Second. Because I regard it as grossly inequitable to say that this Calf Creek Company could allow its vice president, secretary, and manager, Bickley, to go to the railroad company and take this contract, assign it to Peters and Spence, retaining an interest, however, allow them to expend large sums in boring for oil, obtain it, allow them to assign to plaintiff, permit it to expend other large sums in drilling other wells, take away the oil, pay royalty to the railroad without a word of dissent, and then come in and recover the value of the oil taken.
Third. I am fully convinced that a fair construction of the resolutions of its directors confirming its sale to Henry Suhr & Co passed to that firm all of its rights and interests in these matters— in fact its stock and franchises — before its suit at law was brought, and that, therefore, its institution was unwarranted.
And touching the action brought by Irwin’s administrator I also have no trouble in reaching the conclusion that it cannot be maintained for these reasons:
First. He did not, like Uhl, deny that his contract gave the railroad the fee simple to the right of way. On the contrary, he declared it did so. If he was ignorant of what he had done and the extent of his own contractual act, lie certainly could not, nor can his administrator, be allowed to plead such ignorance in his own behalf to the prejudice of innocent parties who acted upon his own declarations as to what he had done. He not only allowed Spence and Peters, and their assignee, the plaintiff, to enter, but also by •contracts for valuable considerations suffered them to haul and lay pipe lines over his other land in order to enter upon the right of way. He aided them in commencing operations. He permitted them, for a money consideration, to build a tank on his land to store the oil. He suffered the oil to be taken away.
Second. He, too, was a party to the Bickley suit, filed his own sworn answer therein, and asked relief therein of counter wells against the plaintiff’s wells on the right of way. He was bound by the decrees therein.

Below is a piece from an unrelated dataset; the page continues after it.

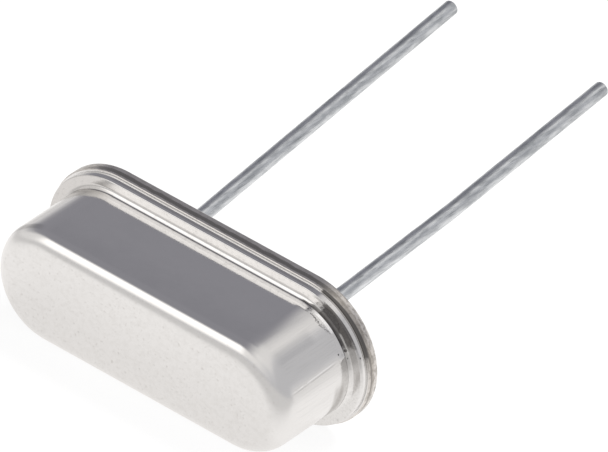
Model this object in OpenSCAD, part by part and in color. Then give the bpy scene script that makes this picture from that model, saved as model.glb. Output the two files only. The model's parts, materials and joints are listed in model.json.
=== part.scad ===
// Two-lead quartz crystal in a low metal can, lying on its flat side.
//
// Each piece is drawn upright, as it stands on a board: the seating face is z = 0, the can
// rises above it and the leads hang below it. at_rest() then lays the piece down. The wider
// base rim lifts the open end of the can, so the can lies a little nose down.

/* [Can] */
// Outside length of the can, over its two round ends
can_length = 10.06; // [8.3:0.02:13]
// Outside width of the can, across its flat sides
can_width = 3.58; // [2.9:0.02:4.4]
// Height from the seating face to the can's top
can_height = 3.38; // [2.8:0.02:5]
// Thickness of the sheet that the can is drawn from
can_sheet = 0.22; // [0.12:0.01:0.24]
// Outside rounding of the can's top edge
can_edge_r = 0.60; // [0.3:0.02:0.8]
// How far the can's flange stands out from its wall
can_flange = 0.34; // [0.3:0.01:0.5]
// Hollow rounding between the can's wall and its flange
can_root_r = 0.15; // [0.1:0.01:0.28]
// Rounding of the flange's front rim
can_rim_r = 0.08; // [0.02:0.01:0.1]

/* [Base] */
// Thickness of the base's flange
base_thick = 0.42; // [0.35:0.01:0.6]
// How far the base's rim stands out past the can's flange
base_lip = 0.10; // [0.02:0.01:0.2]
// Rounding of the base's rim at the seating face
base_foot_r = 0.12; // [0.03:0.01:0.2]
// Rounding of the base's rim at the can's flange
base_rim_r = 0.06; // [0.02:0.01:0.1]
// Height of the raised middle of the base above the seating face
plateau_height = 0.85; // [0.7:0.01:1.1]
// Gap between the raised middle and the inside of the can
plateau_gap = 0.08; // [0.04:0.01:0.2]
// Rounding of the raised middle's top edge
plateau_r = 0.10; // [0.03:0.01:0.2]

/* [Leads] */
// Distance between the two leads
lead_pitch = 4.90; // [4:0.02:5.9]
// Diameter of the lead wire
lead_d = 0.43; // [0.35:0.01:0.52]
// Length of wire below the seating face
lead_length = 13.15; // [8:0.05:16]
// Where each wire starts to lean, below the seating face
lead_bend_at = 2.20; // [1:0.05:4]
// Radius of the bend, at the middle of the wire
lead_bend_r = 1.2; // [0.8:0.1:3]
// Lean of the left lead along the can, in degrees
left_lean_along = -2.2; // [-8:0.1:8]
// Lean of the left lead towards the upper flat side, in degrees
left_lean_up = 5.4; // [-8:0.1:8]
// Lean of the right lead along the can, in degrees
right_lean_along = 0.6; // [-8:0.1:8]
// Lean of the right lead towards the upper flat side, in degrees
right_lean_up = 5.1; // [-8:0.1:8]
// Slight second bend of the right lead, back along the can, in degrees
right_bow = 1.8; // [0.2:0.1:6]
// Straight wire between the right lead's two bends
right_bow_at = 4.1; // [1:0.1:6]
// Radius of the slight second bend
right_bow_r = 10; // [2:1:30]
// Chamfer round the cut end of the wire
lead_tip = 0.05; // [0.02:0.01:0.1]
// How far the wire stands above the raised middle, inside the can
lead_stub = 0.10; // [0.05:0.01:0.3]
// Diameter of the flattened inner end
lead_head_d = 0.66; // [0.56:0.02:1]
// Thickness of the flattened inner end
lead_head = 0.12; // [0.08:0.01:0.2]

/* [Glass seals] */
// Diameter of the glass round each lead
seal_d = 1.50; // [1.2:0.02:1.8]
// How far the glass lies below the metal at both its ends
seal_recess = 0.04; // [0.02:0.01:0.1]
// Height that the glass climbs the wire
seal_climb = 0.03; // [0.01:0.01:0.04]

/* [Spring clips] */
// Thickness of the clip's strip
clip_sheet = 0.10; // [0.06:0.01:0.14]
// Width of the clip's strip
clip_width = 1.10; // [0.8:0.02:1.3]
// Radius of the clip's bends, at the middle of the strip
clip_bend_r = 0.12; // [0.09:0.01:0.16]
// Length of the foot past the middle of the lead
clip_foot = 0.45; // [0.35:0.01:0.6]
// Distance from the rising arm to the end of the quartz
clip_arm = 0.42; // [0.35:0.01:0.6]
// Room between the end of the quartz and the clip's stop
clip_stop_gap = 0.15; // [0.1:0.01:0.25]
// Room above the quartz, under the clip's lip
clip_lip_gap = 0.16; // [0.1:0.01:0.2]
// Length of the lip over the quartz
clip_lip = 0.30; // [0.2:0.01:0.4]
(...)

Counsel for both parties with commendable zeal and industry have discussed in elaborate detail all the elements of equitable estoppel, and have cited a very great number of cases in illustration and support of their respective views. I have examined carefully these authorities, but deem it unnecessary to discuss them *519here. As I have hereinbefore said, estoppels are a part of the substantive law of property and of contracts, and therefore the obligation of this court to follow the decisions of the courts of this state touching their construction and operation is plain; and I think the principles laid down in Hanly v. Watterson, 39 W. Va. 214, 19 S. E. 536, and Norfolk & W. R. Co. v. Perdue, 40 W. Va. 442, 21 S. E. 755, not only justify but require, me to hold that Irwin by his acts estopped himself from denying plaintiff’s right to operate for and appropriate the oil from the railroad right of way through his land.
Let decree be entered granting to. the plaintiff the relief prayed for.